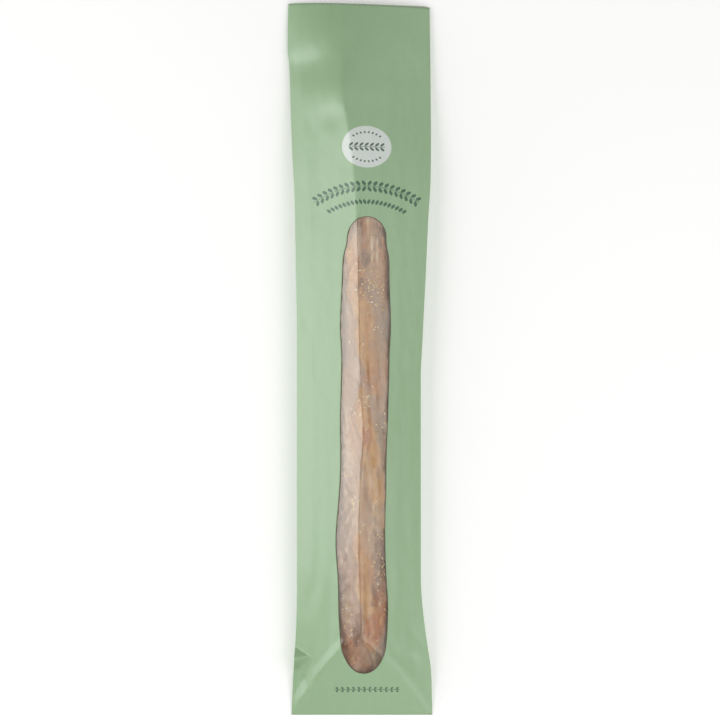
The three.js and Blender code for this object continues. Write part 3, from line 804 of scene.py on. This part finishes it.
def scores(x, y):
    """How far the crust moves at the scores, how far each point lies in one, and how near its lip, where the
    crust is painted darker as the lip's shadow. Each score is a long lens: room = the root of 1 - along
    squared, place = aside / room, and the crust moves by room * the sum of the section's bell curves over
    place."""
    shift, opened, lip_shadow = np.zeros_like(x), np.zeros_like(x), np.zeros_like(x)
    for i, (middle_x, middle_y) in enumerate(SCORES):
        along = (y - middle_y) / SCORE_HALF_LENGTH
        wander = 0.14 * ripples((y,), (46,), 40 + i) + 0.05 * ripples((x, y), (9, 15), 50 + i)
        aside = (x - middle_x - SCORE_TILT * (y - middle_y)) / SCORE_HALF_WIDTH + wander
        room = np.sqrt(np.clip(1 - along ** 2, 0, 1))
        place = aside / np.maximum(room, 0.05)
        live = smooth_step(0, 0.35, room)
        inside = smooth_step(1.5, 0.6, np.abs(place)) * live
        section = sum(high * np.exp(-((place - at) / wide) ** 2) for at, wide, high in SCORE_SECTION)
        shift += live * room * section
        opened = np.maximum(opened, inside)
        lip_shadow = np.maximum(lip_shadow, live * room * np.exp(-((place + 1.1) / 0.2) ** 2))
    return shift, opened, lip_shadow


def patches(places, x, y, seed):
    """How strong a kind of patch is at each point: the sum of strength * e^-(across / wide)^2 -
    (along / long)^2, times 1 + unevenness, kept between 0 and 1."""
    total = np.zeros_like(x)
    for at_x, at_y, wide, long, strength in places:
        total += strength * np.exp(-((x - at_x) / wide) ** 2 - ((y - at_y) / long) ** 2)
    return np.clip(total * (1 + 0.35 * ripples((x, y), (5, 12), seed)), 0, 1)


def loaf(material):
    """The loaf: rings of a flat-bottomed oval section. Across = half width * girth * cosine ^ side power;
    the height is belly + (top - belly) * sine above the belly, and belly - under depth * belly * sine ^
    under power below it, cut off at the underside. Girth and crown taper to a point at both ends, and each
    point then moves along its normal by the scores and the uneven crust."""
    around, along = 176, 470
    share = np.linspace(-1, 1, along)
    from_middle = np.sign(share) * (1 - (1 - np.abs(share)) ** 1.12)    # rings stand closer at the ends
    y = (LOAF_FOOT + LOAF_HEAD) / 2 + (LOAF_HEAD - LOAF_FOOT) / 2 * from_middle
    turn = np.linspace(0, 2 * math.pi, around + 1)[None, :]
    girth = curve(LOAF_GIRTH, y)[:, None]
    rows = np.broadcast_to(y[:, None], (along, around + 1))
    end = smooth_step(0.4, 0, girth)
    middle_height = 0.5 * LOAF_HEIGHT * curve(LOAF_CROWN, y)[:, None]
    top = LOAF_HEIGHT * curve(LOAF_CROWN, y)[:, None] * (1 - end) + middle_height * end
    foot = middle_height * end
    belly = foot + LOAF_BELLY * (top - foot)
    side, up = np.cos(turn), np.sin(turn)
    x = LOAF_HALF_WIDTH * girth * np.sign(side) * np.abs(side) ** SIDE_POWER + curve(LOAF_MIDDLE, rows)
    under = np.maximum(belly - UNDER_DEPTH * (belly - foot) * np.abs(up) ** UNDER_POWER, foot)
    z = np.where(up >= 0, belly + (top - belly) * up, under)
    points = np.stack([x, rows, z], -1)
    shift, opened, lip_shadow = scores(x, rows)
    crown = smooth_step(0.25, 0.6, up) * smooth_step(0.3, 0.7, girth)
    opened, lip_shadow = opened * crown, lip_shadow * crown
    uneven = (0.45 * ripples((x, rows, z), (26, 60, 26), 11) + 0.22 * ripples((x, rows, z), (11, 22, 11), 12)
              + 0.10 * ripples((x, rows, z), (5, 9, 5), 13) + 0.05 * ripples((x, rows, z), (2.6, 4, 2.6), 14))
    normal = np.cross(np.gradient(points, axis=1), np.gradient(points, axis=0))
    normal /= np.maximum(np.linalg.norm(normal, axis=-1, keepdims=True), 1e-9)
    bottom = smooth_step(-0.5, -0.2, up)
    moved = points + normal * (shift * crown + uneven * smooth_step(0, 0.3, girth) * bottom)[..., None]
    moved[:, -1] = moved[:, 0]
    ceiling = front_height(moved[..., 0], moved[..., 1]) - LOAF_ROOM
    moved[..., 2] = np.clip(moved[..., 2] + LOAF_BASE, LOAF_BASE, ceiling)
    piece = make_piece("baguette_loaf", [(moved, None, True)], [material], closed=True,
                       marks={"opened": opened, "lip_shadow": lip_shadow, "toasted": patches(TOASTED, x, rows, 61),
                              "darker_and_shade": patches(DARKER_AND_SHADE, x, rows, 62),
                              "ashen": patches(ASHEN, x, rows, 63),
                              "paler": patches(PALER_MARKS, x, rows, 64)})
    return piece, moved


# Where small pale chips lie on the loaf: place, spread across and along, and how many.
FLAKE_CLUSTERS = [
    (1.7, 72, 2.5, 1.5, 6), (10.8, 60, 5, 6, 22), (19.6, 50, 2.5, 6, 10), (11.9, 43.6, 4, 3.5, 8),
    (16.6, 23.6, 2.5, 3, 8), (5, -32, 3, 6, 12), (-4, -44, 1.5, 2, 5), (6, -57.5, 2, 1.5, 5),
    (20, -54, 2.5, 8, 7), (20.4, -84, 1.5, 1.5, 2), (-3.5, -118, 2, 3, 9), (-11, -95, 2.5, 9, 7),
    (3.3, -140, 3.5, 3, 7), (16.7, -148, 2, 2, 4), (17, -171, 5, 8.5, 20), (14, -187, 2.5, 9, 9),
    (-13, -201, 1.8, 7, 8), (20.3, -204.5, 2.5, 7, 7), (-11.2, -228, 2, 9, 9), (-6.3, -251, 3, 2, 6),
]
STRAY_FLAKES = 60
FLAKE_LIFT = (0.30, 0.12, -0.05)    # how far a flake's top, rim and underside stand off the crust


def crust_flakes(skin, material):
    """Small pale chips that lie on the loaf. Each is a closed lens: a pole, a ragged rim at size *
    (cosine, sine) of the turn, and a pole under it, square to the loaf's own surface at its nearest
    point."""
    chance = np.random.default_rng(31)
    centres = [np.stack([chance.normal(x, wide, count), chance.normal(y, long, count)], -1)
               for x, y, wide, long, count in FLAKE_CLUSTERS]
    centres.append(np.stack([chance.uniform(-24, 26, STRAY_FLAKES),
                             chance.uniform(-262, 200, STRAY_FLAKES)], -1))
    centres = np.concatenate(centres)
    upper = skin[:, 4:85]       # the columns that run over the top of the loaf
    flat = upper.reshape(-1, 3)
    nearest = np.argmin((flat[None, :, 0] - centres[:, :1]) ** 2
                        + (flat[None, :, 1] - centres[:, 1:]) ** 2, axis=1)
    across = np.gradient(upper, axis=1).reshape(-1, 3)[nearest]
    along = np.gradient(upper, axis=0).reshape(-1, 3)[nearest]
    across /= np.linalg.norm(across, axis=-1, keepdims=True)
    out = np.cross(across, along)
    out /= np.linalg.norm(out, axis=-1, keepdims=True)
    out *= np.sign(out[:, 2:])
    along = np.cross(out, across)
    count = len(centres)
    size = chance.uniform(0.38, 0.95, count)[:, None, None]
    longer = chance.uniform(1.0, 1.7, count)[:, None, None]
    turned = chance.uniform(0, math.pi, count)[:, None, None]
    around = np.linspace(0, 2 * math.pi, 8)[None, None, :]
    ragged = 1 + 0.3 * chance.uniform(-1, 1, (count, 1, 7))
    ragged = np.concatenate([ragged, ragged[..., :1]], -1)
    ring = np.array([0.0, 1.0, 0.0])[None, :, None]
    lift = np.array(FLAKE_LIFT)[None, :, None] * np.ones_like(around)
    longways = size * longer * ring * ragged * np.cos(around)
    sideways = size * ring * ragged * np.sin(around)
    right = longways * np.cos(turned) - sideways * np.sin(turned)
    ahead = longways * np.sin(turned) + sideways * np.cos(turned)
    points = (flat[nearest][:, None, None] + right[..., None] * across[:, None, None]
              + ahead[..., None] * along[:, None, None] + lift[..., None] * out[:, None, None])
    shade = np.broadcast_to(chance.uniform(0, 1, count)[:, None, None], longways.shape)
    return make_piece("crust_flakes", [(grid, None, False) for grid in points], [material], closed=True,
                      marks={"shade": shade})


# ---------------------------------------------------------------------------
# Floor, light and camera
# ---------------------------------------------------------------------------

def pale_floor():
    """A matt white table that glows a little, as a light table does, so that shadows on it stay faint."""
    material, tree = new_material("pale_floor")
    shader = add(tree, "ShaderNodeBsdfPrincipled", {
        "Base Color": srgb("#F4F4F2"), "Roughness": 0.9,
        "Emission Color": srgb("#FFFFFF"), "Emission Strength": 0.15})
    add(tree, "ShaderNodeOutputMaterial", {"Surface": shader.outputs[0]})
    reach, below = 6.0, -0.0002
    mesh = bpy.data.meshes.new("floor")
    corners = [(-reach, -reach), (reach, -reach), (reach, reach), (-reach, reach)]
    mesh.from_pydata([(x, y, below) for x, y in corners], [], [(0, 1, 2, 3)])
    mesh.materials.append(material)
    floor = bpy.data.objects.new("floor", mesh)
    bpy.context.collection.objects.link(floor)


def soft_box(name, place, size, power):
    """A rectangular area light that faces the object's middle and is itself unseen."""
    light = bpy.data.lights.new(name, "AREA")
    light.shape = "RECTANGLE"
    light.size, light.size_y = size
    light.energy = power
    lamp = bpy.data.objects.new(name, light)
    lamp.location = place
    aim = -lamp.location.normalized()
    lamp.rotation_euler = aim.to_track_quat("-Z", "Y").to_euler()
    lamp.visible_camera = False
    bpy.context.collection.objects.link(lamp)


def studio():
    """A pale even sky and five soft boxes: a low one on the left, which gives the bag's left side its
    light edge, and weaker, wider ones on the right and at the foot, which keep glare off the film."""
    world = bpy.data.worlds.new("studio")
    world.use_nodes = True
    background = world.node_tree.nodes["Background"]
    background.inputs[0].default_value = (1, 1, 1, 1)
    background.inputs[1].default_value = 0.34
    bpy.context.scene.world = world
    soft_box("left_soft_box", (-1.38, 0, 0.82), (0.8, 2), 16.9)
    soft_box("right_soft_box", (0.8, 0, 1.4), (0.7, 1.8), 5.2)
    soft_box("right_foot_soft_box", (0.85, -1.05, 0.9), (1.7, 1.7), 10.6)
    soft_box("right_head_soft_box", (0.85, 1.05, 0.9), (1.2, 1.2), 1.8)
    soft_box("foot_soft_box", (-0.2, -1.6, 0.9), (1.6, 0.8), 1.5)
    bpy.context.scene.view_settings.view_transform = "Standard"


def camera():
    """Straight above the object, far enough away for a nearly parallel view. The focal length is sensor *
    distance / the width that is seen, in metres, one centimetre above the floor."""
    height, seen, sensor = 2.2, 0.6051, 36
    lens = bpy.data.cameras.new("camera")
    lens.sensor_width = sensor
    lens.lens = sensor * (height - 0.01) / seen
    view = bpy.data.objects.new("camera", lens)
    view.location = (0, -0.0006, height)
    bpy.context.collection.objects.link(view)
    bpy.context.scene.camera = view


# ---------------------------------------------------------------------------
# The whole scene
# ---------------------------------------------------------------------------

bread, skin = loaf(baked_crust())

# Each piece, the node that it stands for, and the slot that its finish comes from.
made = [
    (paper_bag([printed_paper(), inner_paper()]), "paper_bag", "bag_paper"),
    (window_film(clear_film()), "window_film", "clear_film"),
    (glue_shadow_line(glue_and_edge_shadow()), "window_film", "clear_film"),
    (bread, "baguette", "bread_crust"),
    (crust_flakes(skin, pale_specks()), "baguette", "bread_crust"),
]
for piece, node, slot in made:
    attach(piece, "root")
    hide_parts(node)

pale_floor()
studio()
camera()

----------

The exercise: Please reproduce exactly the lines above, beginning with the first and ending with the line that contains "return np.clip(total *", and include nothing outside that range.

Output of the exercise:
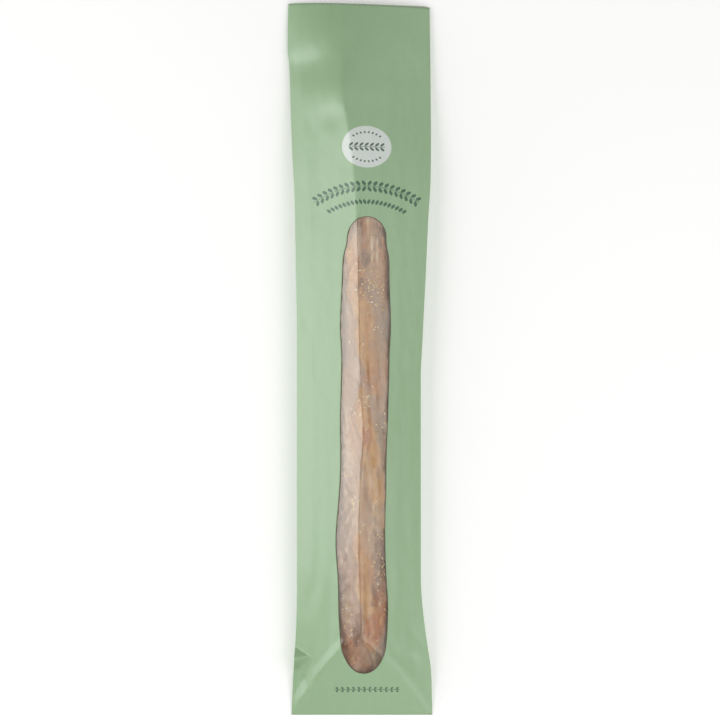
The three.js and Blender code for this object continues. Write part 3, from line 804 of scene.py on. This part finishes it.
def scores(x, y):
    """How far the crust moves at the scores, how far each point lies in one, and how near its lip, where the
    crust is painted darker as the lip's shadow. Each score is a long lens: room = the root of 1 - along
    squared, place = aside / room, and the crust moves by room * the sum of the section's bell curves over
    place."""
    shift, opened, lip_shadow = np.zeros_like(x), np.zeros_like(x), np.zeros_like(x)
    for i, (middle_x, middle_y) in enumerate(SCORES):
        along = (y - middle_y) / SCORE_HALF_LENGTH
        wander = 0.14 * ripples((y,), (46,), 40 + i) + 0.05 * ripples((x, y), (9, 15), 50 + i)
        aside = (x - middle_x - SCORE_TILT * (y - middle_y)) / SCORE_HALF_WIDTH + wander
        room = np.sqrt(np.clip(1 - along ** 2, 0, 1))
        place = aside / np.maximum(room, 0.05)
        live = smooth_step(0, 0.35, room)
        inside = smooth_step(1.5, 0.6, np.abs(place)) * live
        section = sum(high * np.exp(-((place - at) / wide) ** 2) for at, wide, high in SCORE_SECTION)
        shift += live * room * section
        opened = np.maximum(opened, inside)
        lip_shadow = np.maximum(lip_shadow, live * room * np.exp(-((place + 1.1) / 0.2) ** 2))
    return shift, opened, lip_shadow


def patches(places, x, y, seed):
    """How strong a kind of patch is at each point: the sum of strength * e^-(across / wide)^2 -
    (along / long)^2, times 1 + unevenness, kept between 0 and 1."""
    total = np.zeros_like(x)
    for at_x, at_y, wide, long, strength in places:
        total += strength * np.exp(-((x - at_x) / wide) ** 2 - ((y - at_y) / long) ** 2)
    return np.clip(total * (1 + 0.35 * ripples((x, y), (5, 12), seed)), 0, 1)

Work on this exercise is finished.